__WORK TO COMPLETE__.
Reproduce exactly the lines below, from the first through the one containing "knobs: tuple[float, ...]", and nothing more.

__DATA BLOCK__.
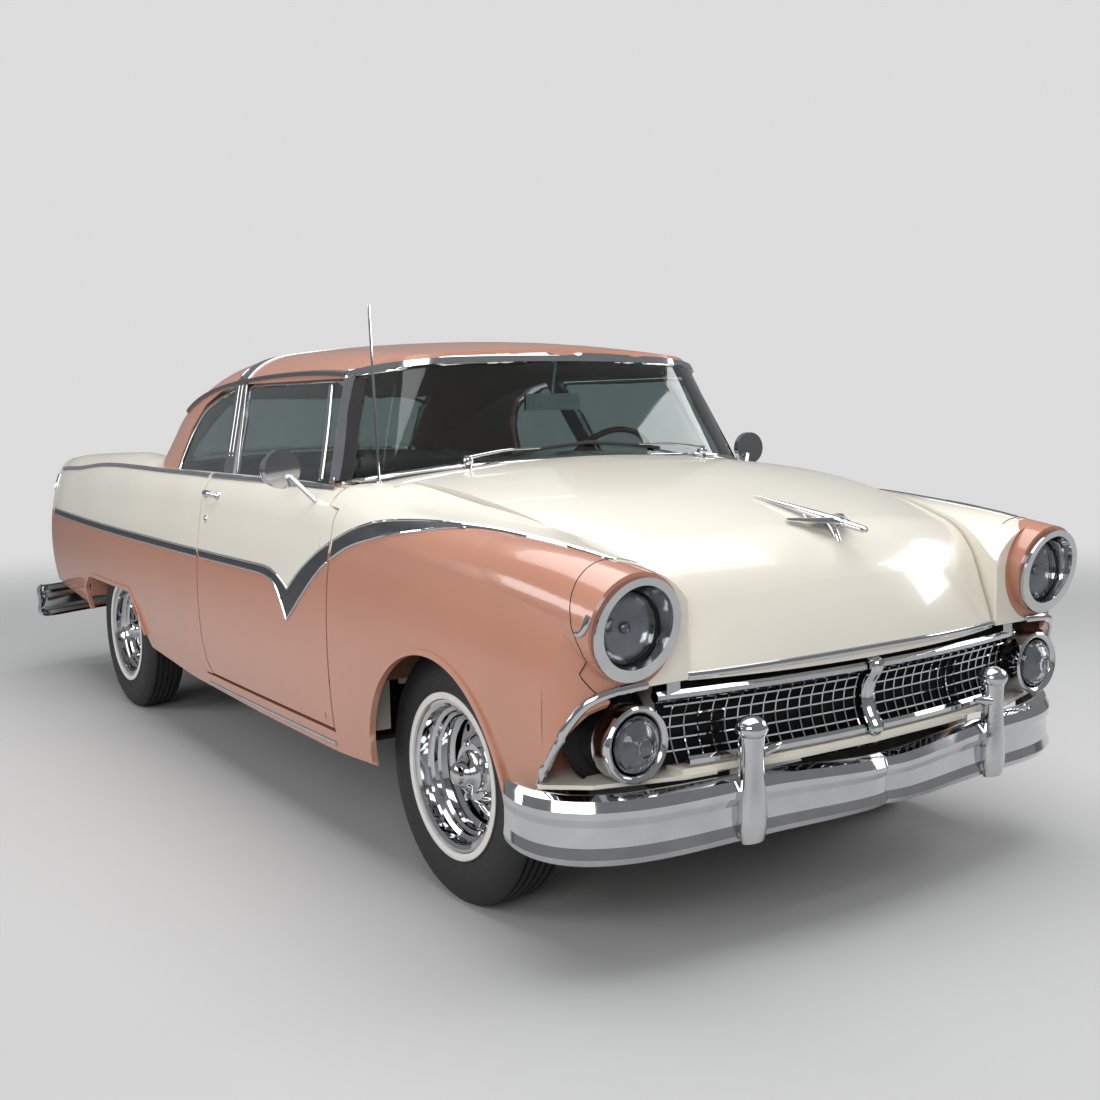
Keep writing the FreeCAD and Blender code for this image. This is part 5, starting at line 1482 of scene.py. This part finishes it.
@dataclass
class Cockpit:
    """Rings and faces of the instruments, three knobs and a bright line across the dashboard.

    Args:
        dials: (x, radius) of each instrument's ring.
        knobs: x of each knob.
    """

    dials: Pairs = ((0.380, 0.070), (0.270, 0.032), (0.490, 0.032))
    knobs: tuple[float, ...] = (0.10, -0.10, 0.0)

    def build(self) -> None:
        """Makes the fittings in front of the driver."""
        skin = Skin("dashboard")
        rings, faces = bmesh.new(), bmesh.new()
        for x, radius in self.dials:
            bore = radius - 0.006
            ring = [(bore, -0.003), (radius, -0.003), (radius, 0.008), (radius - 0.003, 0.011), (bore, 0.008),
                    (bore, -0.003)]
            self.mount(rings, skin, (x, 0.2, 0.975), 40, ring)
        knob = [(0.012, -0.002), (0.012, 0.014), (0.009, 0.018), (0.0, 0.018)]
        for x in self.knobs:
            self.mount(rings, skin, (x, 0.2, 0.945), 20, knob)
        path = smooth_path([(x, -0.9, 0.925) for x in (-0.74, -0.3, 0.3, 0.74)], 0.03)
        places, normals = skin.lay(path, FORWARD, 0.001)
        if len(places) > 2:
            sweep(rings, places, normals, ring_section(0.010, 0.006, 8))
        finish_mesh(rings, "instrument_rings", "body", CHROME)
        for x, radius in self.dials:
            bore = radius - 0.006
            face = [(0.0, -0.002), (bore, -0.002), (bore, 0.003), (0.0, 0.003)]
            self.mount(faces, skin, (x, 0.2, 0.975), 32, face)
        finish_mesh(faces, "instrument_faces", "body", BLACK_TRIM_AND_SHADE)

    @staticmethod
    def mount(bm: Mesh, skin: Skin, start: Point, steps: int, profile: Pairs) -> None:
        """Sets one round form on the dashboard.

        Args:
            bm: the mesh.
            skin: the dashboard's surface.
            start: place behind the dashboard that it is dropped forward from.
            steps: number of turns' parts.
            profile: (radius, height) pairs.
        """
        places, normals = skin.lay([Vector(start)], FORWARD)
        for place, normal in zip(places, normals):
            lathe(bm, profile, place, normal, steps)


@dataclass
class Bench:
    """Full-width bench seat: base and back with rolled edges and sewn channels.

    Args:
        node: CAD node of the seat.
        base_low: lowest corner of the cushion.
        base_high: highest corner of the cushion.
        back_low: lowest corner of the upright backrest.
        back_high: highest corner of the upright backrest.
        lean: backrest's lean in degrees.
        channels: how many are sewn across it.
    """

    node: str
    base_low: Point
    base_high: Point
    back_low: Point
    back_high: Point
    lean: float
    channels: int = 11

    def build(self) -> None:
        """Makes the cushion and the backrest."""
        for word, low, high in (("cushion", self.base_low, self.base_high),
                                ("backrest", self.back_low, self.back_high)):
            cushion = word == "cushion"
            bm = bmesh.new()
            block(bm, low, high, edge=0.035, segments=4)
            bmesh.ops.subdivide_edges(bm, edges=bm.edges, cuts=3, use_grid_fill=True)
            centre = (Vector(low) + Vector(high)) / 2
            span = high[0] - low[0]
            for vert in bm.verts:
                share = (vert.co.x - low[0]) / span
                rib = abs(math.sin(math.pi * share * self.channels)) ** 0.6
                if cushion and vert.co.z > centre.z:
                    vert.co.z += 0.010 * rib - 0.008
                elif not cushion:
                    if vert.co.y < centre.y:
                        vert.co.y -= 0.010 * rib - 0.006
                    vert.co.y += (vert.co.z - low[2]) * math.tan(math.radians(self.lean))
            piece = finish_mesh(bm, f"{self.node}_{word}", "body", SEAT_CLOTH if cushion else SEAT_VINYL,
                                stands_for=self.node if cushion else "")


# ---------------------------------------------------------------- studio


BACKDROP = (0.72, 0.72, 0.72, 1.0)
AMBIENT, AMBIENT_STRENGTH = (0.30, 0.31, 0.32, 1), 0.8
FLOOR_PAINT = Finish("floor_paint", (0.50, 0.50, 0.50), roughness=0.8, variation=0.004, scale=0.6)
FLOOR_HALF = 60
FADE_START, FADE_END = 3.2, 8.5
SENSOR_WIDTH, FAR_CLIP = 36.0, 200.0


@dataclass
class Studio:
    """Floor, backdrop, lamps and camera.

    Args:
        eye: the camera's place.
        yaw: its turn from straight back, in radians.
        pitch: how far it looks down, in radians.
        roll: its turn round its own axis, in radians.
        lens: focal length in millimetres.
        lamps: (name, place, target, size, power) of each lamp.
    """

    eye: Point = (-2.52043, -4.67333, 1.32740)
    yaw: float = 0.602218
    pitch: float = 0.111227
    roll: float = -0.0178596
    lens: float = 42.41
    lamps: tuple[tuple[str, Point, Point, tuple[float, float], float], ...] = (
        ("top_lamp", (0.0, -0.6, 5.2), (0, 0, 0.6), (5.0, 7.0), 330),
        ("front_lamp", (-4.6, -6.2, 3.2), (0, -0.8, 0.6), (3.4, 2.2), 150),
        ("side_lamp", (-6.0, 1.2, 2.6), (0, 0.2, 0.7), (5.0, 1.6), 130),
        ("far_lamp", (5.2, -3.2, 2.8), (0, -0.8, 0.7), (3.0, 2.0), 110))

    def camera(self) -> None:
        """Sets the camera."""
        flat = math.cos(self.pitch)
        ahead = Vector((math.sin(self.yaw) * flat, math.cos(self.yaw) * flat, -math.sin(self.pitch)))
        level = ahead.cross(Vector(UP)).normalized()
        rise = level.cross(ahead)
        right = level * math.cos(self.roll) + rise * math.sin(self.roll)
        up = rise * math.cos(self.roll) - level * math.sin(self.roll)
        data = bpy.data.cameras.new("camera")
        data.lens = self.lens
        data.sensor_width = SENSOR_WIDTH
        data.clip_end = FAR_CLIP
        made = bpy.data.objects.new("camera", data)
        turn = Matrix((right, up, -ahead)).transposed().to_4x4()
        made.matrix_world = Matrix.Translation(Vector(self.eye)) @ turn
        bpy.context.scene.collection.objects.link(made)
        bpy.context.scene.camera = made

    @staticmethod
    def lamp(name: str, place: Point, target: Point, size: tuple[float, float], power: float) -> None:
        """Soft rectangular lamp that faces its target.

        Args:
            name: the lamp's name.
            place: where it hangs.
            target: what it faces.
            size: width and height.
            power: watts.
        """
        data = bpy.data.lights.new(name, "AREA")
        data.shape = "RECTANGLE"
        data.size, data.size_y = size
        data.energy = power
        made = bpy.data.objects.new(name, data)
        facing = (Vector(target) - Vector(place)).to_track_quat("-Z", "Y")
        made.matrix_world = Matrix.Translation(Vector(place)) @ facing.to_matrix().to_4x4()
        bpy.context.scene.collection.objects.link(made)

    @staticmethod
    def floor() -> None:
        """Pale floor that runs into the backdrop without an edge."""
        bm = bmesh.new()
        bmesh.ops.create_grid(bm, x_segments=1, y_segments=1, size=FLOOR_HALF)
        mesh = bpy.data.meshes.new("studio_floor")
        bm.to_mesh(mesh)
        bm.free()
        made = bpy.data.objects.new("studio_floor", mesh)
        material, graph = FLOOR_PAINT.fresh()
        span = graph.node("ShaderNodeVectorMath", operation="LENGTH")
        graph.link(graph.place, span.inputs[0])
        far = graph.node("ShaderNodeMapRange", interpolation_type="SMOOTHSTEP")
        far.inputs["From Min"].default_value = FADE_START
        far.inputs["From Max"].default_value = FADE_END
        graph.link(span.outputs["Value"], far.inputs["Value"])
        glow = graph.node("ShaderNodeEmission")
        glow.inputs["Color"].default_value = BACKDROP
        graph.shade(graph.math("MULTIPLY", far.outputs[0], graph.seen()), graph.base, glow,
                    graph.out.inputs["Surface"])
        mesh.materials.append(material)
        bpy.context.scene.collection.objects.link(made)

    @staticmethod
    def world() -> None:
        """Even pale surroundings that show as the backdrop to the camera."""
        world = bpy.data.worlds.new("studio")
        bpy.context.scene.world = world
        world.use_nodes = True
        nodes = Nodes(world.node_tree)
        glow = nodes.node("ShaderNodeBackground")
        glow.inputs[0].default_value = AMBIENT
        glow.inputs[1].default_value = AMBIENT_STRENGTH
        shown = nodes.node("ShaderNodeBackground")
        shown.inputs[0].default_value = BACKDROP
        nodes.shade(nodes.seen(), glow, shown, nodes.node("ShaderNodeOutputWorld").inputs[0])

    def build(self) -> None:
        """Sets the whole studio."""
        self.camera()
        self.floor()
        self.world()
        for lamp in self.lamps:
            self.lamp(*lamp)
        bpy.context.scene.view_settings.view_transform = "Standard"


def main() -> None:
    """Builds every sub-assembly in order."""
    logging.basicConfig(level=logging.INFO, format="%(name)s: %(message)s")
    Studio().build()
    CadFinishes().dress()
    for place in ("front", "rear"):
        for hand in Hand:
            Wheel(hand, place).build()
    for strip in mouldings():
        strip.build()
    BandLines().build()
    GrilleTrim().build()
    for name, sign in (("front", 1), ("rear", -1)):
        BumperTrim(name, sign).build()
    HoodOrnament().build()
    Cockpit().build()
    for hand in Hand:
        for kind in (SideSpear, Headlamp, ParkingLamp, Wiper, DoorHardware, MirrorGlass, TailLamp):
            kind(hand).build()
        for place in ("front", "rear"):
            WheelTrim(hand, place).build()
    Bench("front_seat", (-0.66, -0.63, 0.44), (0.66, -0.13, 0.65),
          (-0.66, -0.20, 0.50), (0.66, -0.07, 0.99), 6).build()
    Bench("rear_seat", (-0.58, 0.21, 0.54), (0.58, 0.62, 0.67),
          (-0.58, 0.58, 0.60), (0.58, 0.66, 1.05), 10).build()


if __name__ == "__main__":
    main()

__SOLUTION TO THE PROBLEM__.
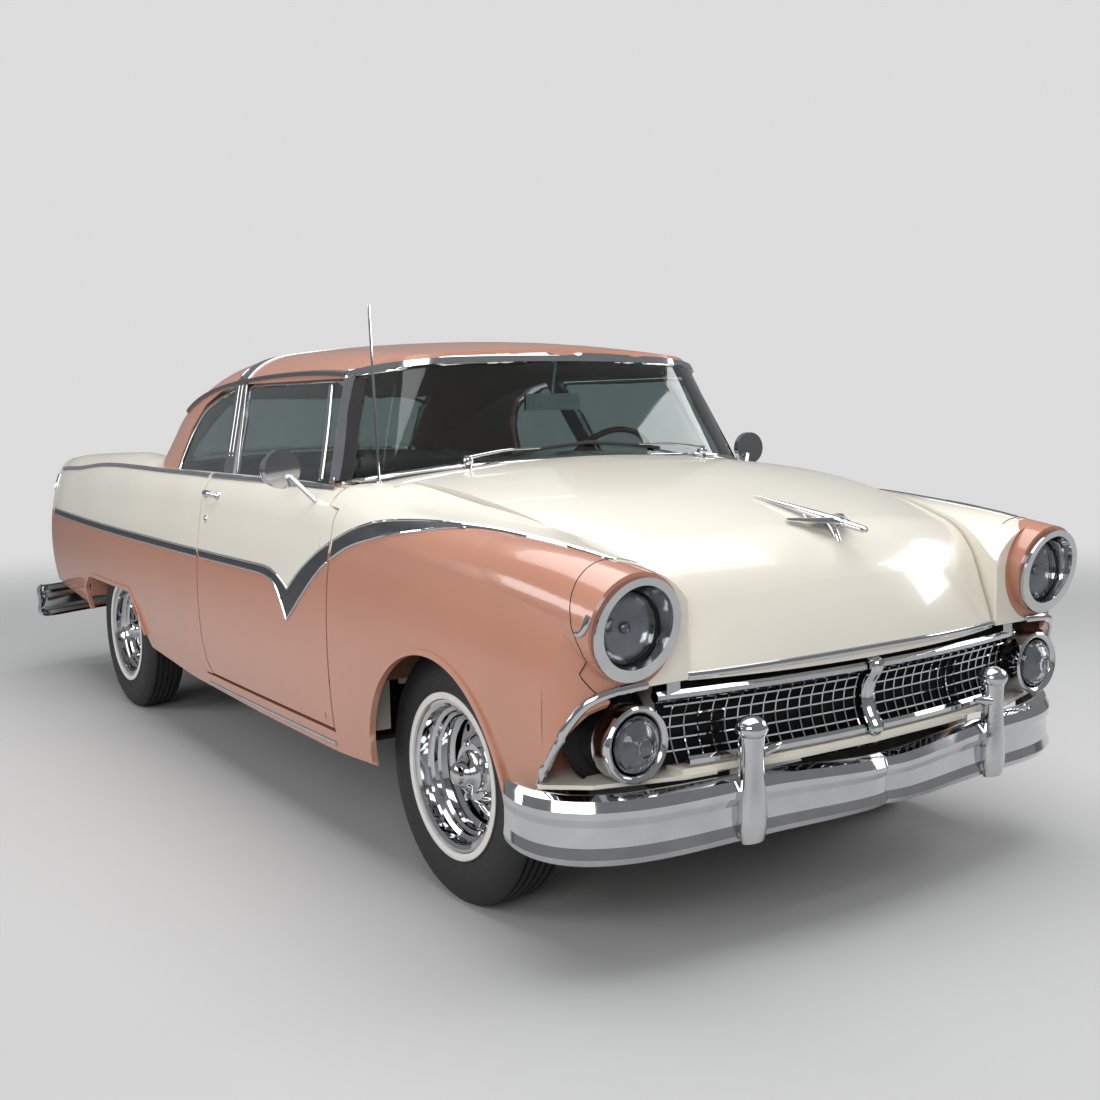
Keep writing the FreeCAD and Blender code for this image. This is part 5, starting at line 1482 of scene.py. This part finishes it.
@dataclass
class Cockpit:
    """Rings and faces of the instruments, three knobs and a bright line across the dashboard.

    Args:
        dials: (x, radius) of each instrument's ring.
        knobs: x of each knob.
    """

    dials: Pairs = ((0.380, 0.070), (0.270, 0.032), (0.490, 0.032))
    knobs: tuple[float, ...] = (0.10, -0.10, 0.0)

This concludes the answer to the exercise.